WHAT TO DO: Nothing but the lines from the one containing "cutter = addHoleCutter(cutters)" down to the one containing "cad_parts[node].hide_render = cad_parts[node].hide_viewport", both included, should be echoed, and each exactly as it stands.

★ ★ ★

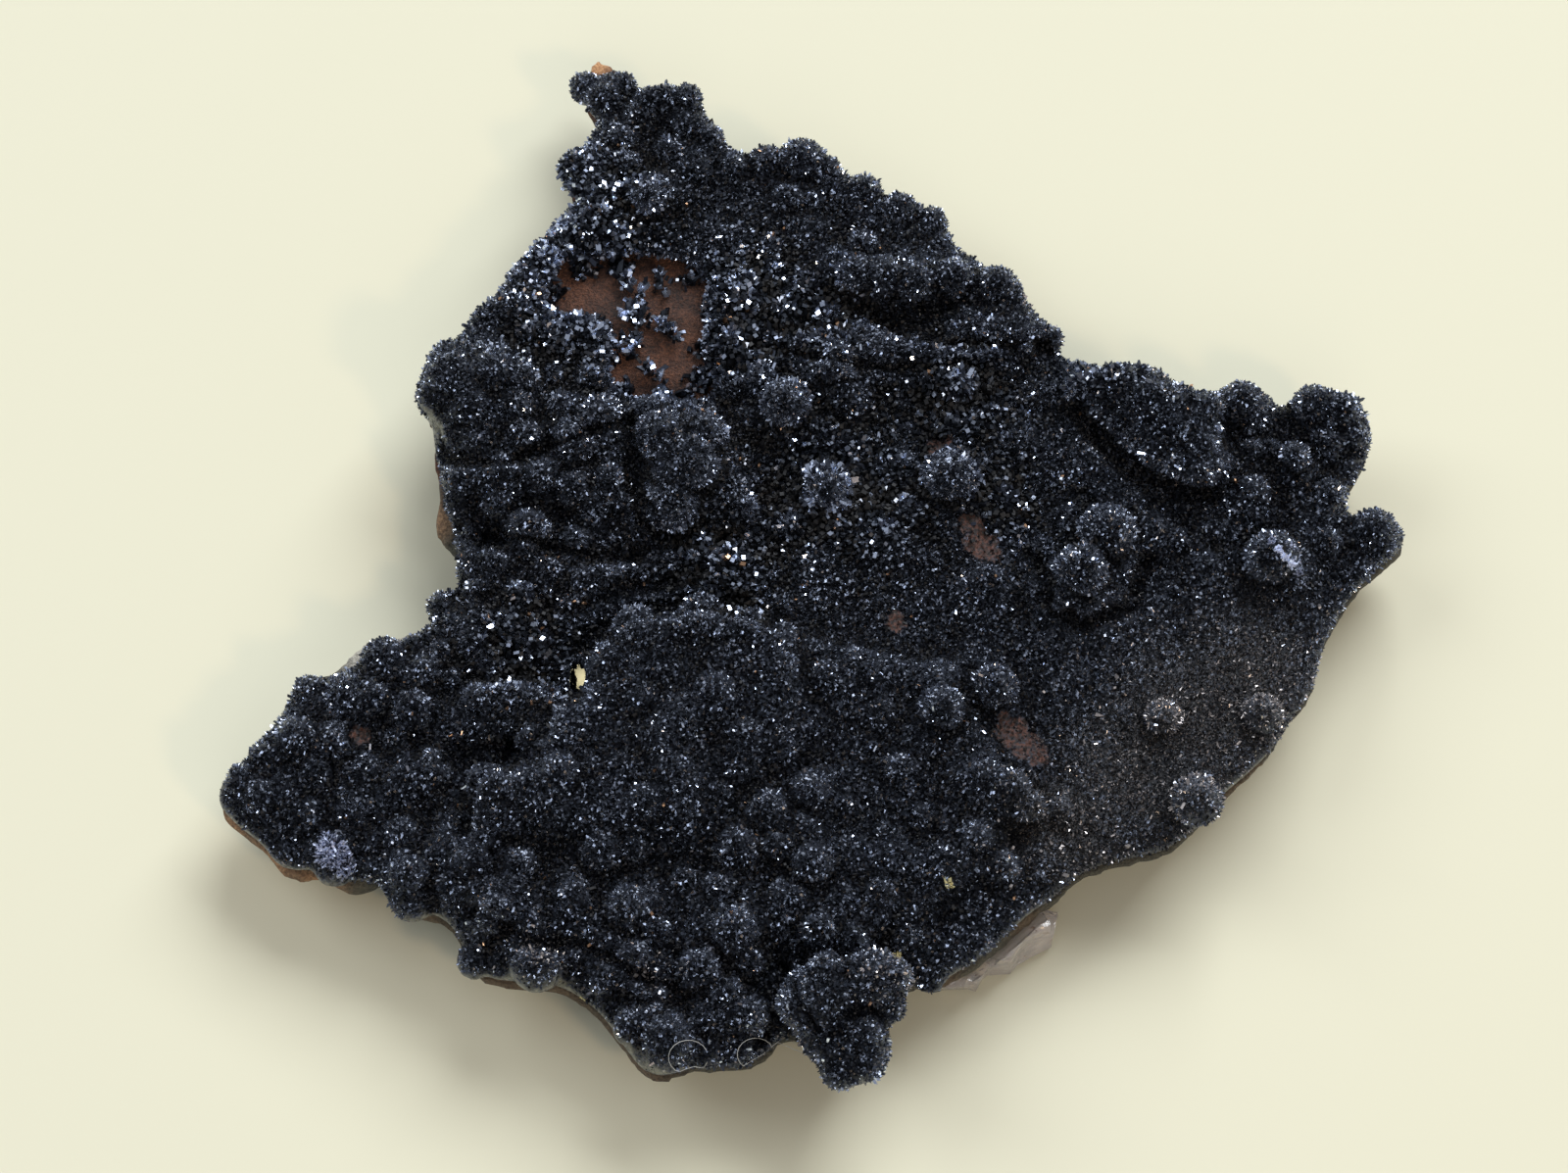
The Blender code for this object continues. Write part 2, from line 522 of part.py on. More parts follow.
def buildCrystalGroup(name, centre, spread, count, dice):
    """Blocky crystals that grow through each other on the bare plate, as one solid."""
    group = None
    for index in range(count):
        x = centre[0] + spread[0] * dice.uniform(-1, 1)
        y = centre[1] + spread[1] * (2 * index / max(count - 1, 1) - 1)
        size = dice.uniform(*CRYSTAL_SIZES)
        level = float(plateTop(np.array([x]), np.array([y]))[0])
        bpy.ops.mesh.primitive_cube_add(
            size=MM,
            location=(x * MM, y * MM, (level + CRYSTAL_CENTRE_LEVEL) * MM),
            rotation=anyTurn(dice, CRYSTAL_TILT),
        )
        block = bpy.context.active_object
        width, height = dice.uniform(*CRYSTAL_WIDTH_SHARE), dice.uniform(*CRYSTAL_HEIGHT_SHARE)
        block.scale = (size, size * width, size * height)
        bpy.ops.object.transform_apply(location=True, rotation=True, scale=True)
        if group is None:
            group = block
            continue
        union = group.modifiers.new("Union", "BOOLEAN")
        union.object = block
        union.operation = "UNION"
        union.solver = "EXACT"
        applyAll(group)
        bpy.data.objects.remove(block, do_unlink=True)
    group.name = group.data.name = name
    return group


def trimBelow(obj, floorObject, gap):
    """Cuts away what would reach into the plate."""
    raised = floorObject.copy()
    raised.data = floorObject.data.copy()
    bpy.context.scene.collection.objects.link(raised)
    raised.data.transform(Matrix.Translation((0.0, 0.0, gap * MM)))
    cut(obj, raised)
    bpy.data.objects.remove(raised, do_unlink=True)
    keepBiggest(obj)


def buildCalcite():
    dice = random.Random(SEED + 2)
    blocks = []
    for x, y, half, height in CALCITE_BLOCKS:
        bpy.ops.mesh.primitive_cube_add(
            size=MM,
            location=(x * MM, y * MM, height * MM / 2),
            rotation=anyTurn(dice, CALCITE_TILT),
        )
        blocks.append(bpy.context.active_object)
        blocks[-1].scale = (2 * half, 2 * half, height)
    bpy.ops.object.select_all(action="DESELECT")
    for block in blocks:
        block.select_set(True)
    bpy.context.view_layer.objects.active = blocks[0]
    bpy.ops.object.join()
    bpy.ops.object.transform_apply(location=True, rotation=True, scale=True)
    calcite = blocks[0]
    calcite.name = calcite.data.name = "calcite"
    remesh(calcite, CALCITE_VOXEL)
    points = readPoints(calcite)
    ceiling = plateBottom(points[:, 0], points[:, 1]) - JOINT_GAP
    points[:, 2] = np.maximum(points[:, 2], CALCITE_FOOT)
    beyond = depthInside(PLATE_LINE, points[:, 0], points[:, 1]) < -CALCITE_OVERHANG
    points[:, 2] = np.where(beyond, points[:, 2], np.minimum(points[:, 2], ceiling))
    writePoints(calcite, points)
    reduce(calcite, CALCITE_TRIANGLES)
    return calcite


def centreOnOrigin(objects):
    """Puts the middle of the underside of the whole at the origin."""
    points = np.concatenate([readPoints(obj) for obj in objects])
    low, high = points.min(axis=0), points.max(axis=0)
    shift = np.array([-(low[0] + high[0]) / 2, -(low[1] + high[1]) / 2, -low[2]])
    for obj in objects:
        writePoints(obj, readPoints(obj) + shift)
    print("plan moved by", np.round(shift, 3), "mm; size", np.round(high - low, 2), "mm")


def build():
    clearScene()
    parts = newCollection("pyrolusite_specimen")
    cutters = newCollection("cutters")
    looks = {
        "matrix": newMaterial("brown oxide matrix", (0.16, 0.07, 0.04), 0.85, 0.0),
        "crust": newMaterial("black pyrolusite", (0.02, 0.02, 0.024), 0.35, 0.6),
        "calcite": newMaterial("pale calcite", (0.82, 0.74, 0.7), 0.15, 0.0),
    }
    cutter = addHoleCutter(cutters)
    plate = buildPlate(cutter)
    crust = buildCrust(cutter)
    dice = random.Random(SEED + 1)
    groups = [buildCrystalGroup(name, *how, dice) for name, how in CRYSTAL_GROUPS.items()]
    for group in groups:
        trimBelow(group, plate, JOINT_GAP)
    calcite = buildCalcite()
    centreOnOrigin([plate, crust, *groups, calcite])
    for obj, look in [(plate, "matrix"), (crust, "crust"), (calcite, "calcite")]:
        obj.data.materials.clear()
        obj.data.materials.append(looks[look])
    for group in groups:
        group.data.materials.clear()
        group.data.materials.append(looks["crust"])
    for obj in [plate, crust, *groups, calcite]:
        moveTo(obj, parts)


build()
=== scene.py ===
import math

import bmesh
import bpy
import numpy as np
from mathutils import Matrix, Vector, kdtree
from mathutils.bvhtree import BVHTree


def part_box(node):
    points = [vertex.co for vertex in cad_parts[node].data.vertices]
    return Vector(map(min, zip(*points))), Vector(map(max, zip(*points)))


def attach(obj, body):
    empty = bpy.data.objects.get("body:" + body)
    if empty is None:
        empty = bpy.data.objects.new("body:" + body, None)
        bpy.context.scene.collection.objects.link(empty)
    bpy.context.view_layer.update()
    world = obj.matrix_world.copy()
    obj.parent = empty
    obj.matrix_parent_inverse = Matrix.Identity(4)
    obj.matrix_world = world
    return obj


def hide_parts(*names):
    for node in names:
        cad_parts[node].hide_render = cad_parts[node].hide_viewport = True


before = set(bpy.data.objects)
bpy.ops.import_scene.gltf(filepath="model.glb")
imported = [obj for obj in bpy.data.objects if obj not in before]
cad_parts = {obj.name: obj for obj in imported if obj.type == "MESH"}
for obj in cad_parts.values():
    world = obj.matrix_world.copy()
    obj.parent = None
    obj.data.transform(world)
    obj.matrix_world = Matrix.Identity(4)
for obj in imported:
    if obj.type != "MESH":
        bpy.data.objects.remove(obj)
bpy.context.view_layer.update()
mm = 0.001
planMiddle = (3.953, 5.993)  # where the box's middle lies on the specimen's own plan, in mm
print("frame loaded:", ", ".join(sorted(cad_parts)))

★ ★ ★

REPLY TO THE TASK:
    cutter = addHoleCutter(cutters)
    plate = buildPlate(cutter)
    crust = buildCrust(cutter)
    dice = random.Random(SEED + 1)
    groups = [buildCrystalGroup(name, *how, dice) for name, how in CRYSTAL_GROUPS.items()]
    for group in groups:
        trimBelow(group, plate, JOINT_GAP)
    calcite = buildCalcite()
    centreOnOrigin([plate, crust, *groups, calcite])
    for obj, look in [(plate, "matrix"), (crust, "crust"), (calcite, "calcite")]:
        obj.data.materials.clear()
        obj.data.materials.append(looks[look])
    for group in groups:
        group.data.materials.clear()
        group.data.materials.append(looks["crust"])
    for obj in [plate, crust, *groups, calcite]:
        moveTo(obj, parts)


build()
=== scene.py ===
import math

import bmesh
import bpy
import numpy as np
from mathutils import Matrix, Vector, kdtree
from mathutils.bvhtree import BVHTree


def part_box(node):
    points = [vertex.co for vertex in cad_parts[node].data.vertices]
    return Vector(map(min, zip(*points))), Vector(map(max, zip(*points)))


def attach(obj, body):
    empty = bpy.data.objects.get("body:" + body)
    if empty is None:
        empty = bpy.data.objects.new("body:" + body, None)
        bpy.context.scene.collection.objects.link(empty)
    bpy.context.view_layer.update()
    world = obj.matrix_world.copy()
    obj.parent = empty
    obj.matrix_parent_inverse = Matrix.Identity(4)
    obj.matrix_world = world
    return obj


def hide_parts(*names):
    for node in names:
        cad_parts[node].hide_render = cad_parts[node].hide_viewport = True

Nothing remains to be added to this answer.